If you find this interesting: we have lots of work for XCB porting. Just come to #kwin on freenode and ping me (mgraesslin) or send a mail to kwin@kde.org.
“the_naming_is_just_awfull()” There’s nothing wrong with underscores. In fact, I find them more pleasing to the eye, less shaky, calmer, closer to the English langage. Stroustrup, the C++ STL and boost use underscores, Ruby and Python use underscores. It’s not like camel case is better or something. You can argue about C’s lack of namespaces (the Q prefixes for Qt types aren’t better, btw), I’ll give you that, but not about underscores.
I consider it as awfull because my code lines get to long. In the xcb only example I split the query tree into two parts. Normally we would do that in a single call resulting in something like: tree = xcb_query_tree_reply(connection(), xcb_query_tree_unchecked(connection(), rootWindow()), NULL);
ScopedCPointer
That’s an example which still fitt’s on the screen, so let’s take another one from the composite extension: overlay = xcb_composite_get_overlay_window_reply(connection(), xcb_composite_get_overlay_window_unchecked(connection(), rootWindow()), NULL);
ScopedCPointer
It just doesn’t fit in a line any more and that makes it awfull.Yes it’s the lack of namespacing which is worked around by name_othername_ and that’s something I don’t like. And yes I find it bad that Qt doesn’t use namespaces and I would have considered it a huge improvment if all classes would have dropped the Q prefix. E.g. QString -> Qt::String
That I prefer camel case over underscores is of course personal taste.
Thinking about it more: disliking underscores is in the context of our software development not personal taste. All the libraries we use, use camel case, so using xcb with underscores is a complete violation of the coding style we use. People might discard that as not important, but in my opinion it’s important to have an easy to read code base. Consistency in the coding is important. Either everything underscore or everything camel case. But no some things that way, some thing another way.
In the context of Qt and KDE you’re right, but in the context of the Linux plumbing layer or the kernel it’s perfectly in style.
Re long lines: nothing wrong with breaking a statement into multiple lines or assigning the result of a function call to a local variable.
Obviously I’m only talking about Qt and KDE. After all I’m a KDE developer and do not care develop on the Linux plumbing layer or the kernel (wouldn’t touch that as it’s C and not C++).

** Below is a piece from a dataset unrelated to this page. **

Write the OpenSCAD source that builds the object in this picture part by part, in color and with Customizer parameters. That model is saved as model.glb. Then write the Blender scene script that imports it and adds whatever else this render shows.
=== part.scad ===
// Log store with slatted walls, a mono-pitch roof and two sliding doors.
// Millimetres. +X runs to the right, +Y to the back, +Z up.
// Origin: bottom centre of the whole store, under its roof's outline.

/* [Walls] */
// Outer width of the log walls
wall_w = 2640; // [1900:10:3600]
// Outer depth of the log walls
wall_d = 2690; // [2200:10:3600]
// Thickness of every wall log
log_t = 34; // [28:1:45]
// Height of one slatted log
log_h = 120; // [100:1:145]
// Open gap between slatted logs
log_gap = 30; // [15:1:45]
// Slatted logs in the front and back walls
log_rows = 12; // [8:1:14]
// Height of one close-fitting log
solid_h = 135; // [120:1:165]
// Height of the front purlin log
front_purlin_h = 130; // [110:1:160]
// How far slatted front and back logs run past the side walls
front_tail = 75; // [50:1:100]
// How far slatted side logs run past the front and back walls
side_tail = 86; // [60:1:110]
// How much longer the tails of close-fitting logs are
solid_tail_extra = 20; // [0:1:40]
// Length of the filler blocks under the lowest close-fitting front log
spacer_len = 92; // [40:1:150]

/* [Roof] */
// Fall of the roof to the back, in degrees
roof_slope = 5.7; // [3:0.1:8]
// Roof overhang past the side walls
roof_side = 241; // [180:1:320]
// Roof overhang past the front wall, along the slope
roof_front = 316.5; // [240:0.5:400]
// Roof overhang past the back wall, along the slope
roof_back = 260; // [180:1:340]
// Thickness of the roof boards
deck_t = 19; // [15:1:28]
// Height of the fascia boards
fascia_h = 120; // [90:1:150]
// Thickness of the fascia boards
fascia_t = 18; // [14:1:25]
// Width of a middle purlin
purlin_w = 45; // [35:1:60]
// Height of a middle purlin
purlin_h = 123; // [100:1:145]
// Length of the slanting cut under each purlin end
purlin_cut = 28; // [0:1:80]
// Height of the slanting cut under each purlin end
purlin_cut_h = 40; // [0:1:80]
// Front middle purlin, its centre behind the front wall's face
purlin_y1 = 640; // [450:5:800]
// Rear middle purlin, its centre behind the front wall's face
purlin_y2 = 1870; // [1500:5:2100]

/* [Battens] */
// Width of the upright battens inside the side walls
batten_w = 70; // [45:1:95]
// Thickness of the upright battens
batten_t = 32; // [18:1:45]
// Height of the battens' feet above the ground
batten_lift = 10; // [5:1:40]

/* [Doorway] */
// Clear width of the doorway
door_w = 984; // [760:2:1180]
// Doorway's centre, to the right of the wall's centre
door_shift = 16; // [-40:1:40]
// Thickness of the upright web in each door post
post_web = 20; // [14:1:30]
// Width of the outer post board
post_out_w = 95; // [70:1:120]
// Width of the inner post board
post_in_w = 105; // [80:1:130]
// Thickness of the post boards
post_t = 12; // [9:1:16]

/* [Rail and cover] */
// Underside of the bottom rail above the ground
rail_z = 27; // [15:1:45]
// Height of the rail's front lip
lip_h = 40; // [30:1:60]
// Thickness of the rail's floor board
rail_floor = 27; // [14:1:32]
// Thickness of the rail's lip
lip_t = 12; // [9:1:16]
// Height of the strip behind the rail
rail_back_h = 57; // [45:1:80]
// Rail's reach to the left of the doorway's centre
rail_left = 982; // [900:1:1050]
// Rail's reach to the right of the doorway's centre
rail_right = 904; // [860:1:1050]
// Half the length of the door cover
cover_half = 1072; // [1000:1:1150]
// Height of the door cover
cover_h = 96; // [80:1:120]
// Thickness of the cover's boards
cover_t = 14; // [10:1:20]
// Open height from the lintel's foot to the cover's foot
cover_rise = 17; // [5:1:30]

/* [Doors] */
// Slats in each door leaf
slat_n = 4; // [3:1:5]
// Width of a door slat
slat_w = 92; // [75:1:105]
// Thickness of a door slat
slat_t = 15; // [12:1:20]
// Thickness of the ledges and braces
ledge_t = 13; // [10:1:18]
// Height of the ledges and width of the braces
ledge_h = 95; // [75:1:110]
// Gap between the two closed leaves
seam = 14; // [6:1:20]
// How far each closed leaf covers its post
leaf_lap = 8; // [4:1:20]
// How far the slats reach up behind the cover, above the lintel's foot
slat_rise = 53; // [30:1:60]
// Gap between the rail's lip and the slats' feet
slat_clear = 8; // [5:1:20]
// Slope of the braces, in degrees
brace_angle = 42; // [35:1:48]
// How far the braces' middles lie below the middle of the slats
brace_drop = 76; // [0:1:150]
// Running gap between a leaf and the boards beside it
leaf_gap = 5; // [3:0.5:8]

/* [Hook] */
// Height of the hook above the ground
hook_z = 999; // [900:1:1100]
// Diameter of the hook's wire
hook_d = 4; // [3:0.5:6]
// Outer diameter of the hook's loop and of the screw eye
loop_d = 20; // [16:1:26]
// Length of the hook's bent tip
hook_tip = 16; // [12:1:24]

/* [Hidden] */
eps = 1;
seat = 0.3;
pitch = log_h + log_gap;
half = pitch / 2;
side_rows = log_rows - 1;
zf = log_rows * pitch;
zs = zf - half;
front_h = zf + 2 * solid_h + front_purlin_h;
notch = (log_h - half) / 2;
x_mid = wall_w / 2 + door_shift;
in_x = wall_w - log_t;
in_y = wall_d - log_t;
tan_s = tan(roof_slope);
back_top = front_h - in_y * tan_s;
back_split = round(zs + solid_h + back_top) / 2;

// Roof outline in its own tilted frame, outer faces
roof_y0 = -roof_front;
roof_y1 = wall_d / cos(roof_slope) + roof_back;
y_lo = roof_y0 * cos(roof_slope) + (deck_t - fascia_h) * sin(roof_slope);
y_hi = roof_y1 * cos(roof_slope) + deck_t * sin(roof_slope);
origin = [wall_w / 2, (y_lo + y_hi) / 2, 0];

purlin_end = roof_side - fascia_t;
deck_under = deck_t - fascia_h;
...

I find breaking long lines as bad coding style. It just shows that something is wrong with the coding. Either too many indentation levels or too many arguments passed to a method. I have not seen a case where it wouldn’t show that serious refactoring is needed. Same is obvious true for assigning to local variables. If I assign a variable to use it only once because otherwise the line gets too long, it is just a sign that something is wrong in general.
As you can see from these comments: the look of code is very important to me.
How’s the port to Canonicals new display server progressing?
Well it got a little bit pushed back as I was too long laughing about a nice comment on reddit:
Seriously: I doubt that Canonical will succeed if they go for an own display server. I always have to remember how MS promised Unity running on Wayland in 12.04. I cannot see how toolkits will add support for a system used by only one distribution and I cannot think how software will be ported to it and I cannot imagine driver vendors adjusting just for Ubuntu. It will be difficult enough to get Wayland support, but that’s at least pushed by Intel.
It would probably mean the end to all alternative Ubuntu distributions like Kubuntu, Lubuntu, Mint, etc. Overall good luck, but I doubt we will ever see anything of it.
My personal guess is that it’s just a rebranded/forked Wayland, just like the Ubuntu Kernel.
Oh and of course it will be no big deal to adopt KWin to any other windowing system once we have ported to Wayland. But I don’t see that happening for an Ubuntu system given that it’s not possible to run Ubuntu software outside Ubuntu and given the way how Unity evolves I doubt that Canonical actually has interest in making it possible to run their stack on something else than Unity.
They are heading in the same “fork the whole middleware” like Android. Systemd is the best example, so going for an own display manager is consequent in the current strategy. It’s sad to see this split in the Linux world happening, but it’s nothing really surprising.
The XCB code (both versions) still looks very synchronous to me, i.e. I don’t see any jump/exit back to the event loop.
As far as I can tell the only difference is that the XCB versions are using command pipelining.
yeah it blocks once you access the reply
In the beginning you mention that you see a delay of up to 500ms for the xlib code. What’s the corresponding delay for the xcb code?
in the “I can no longer properly measure it” department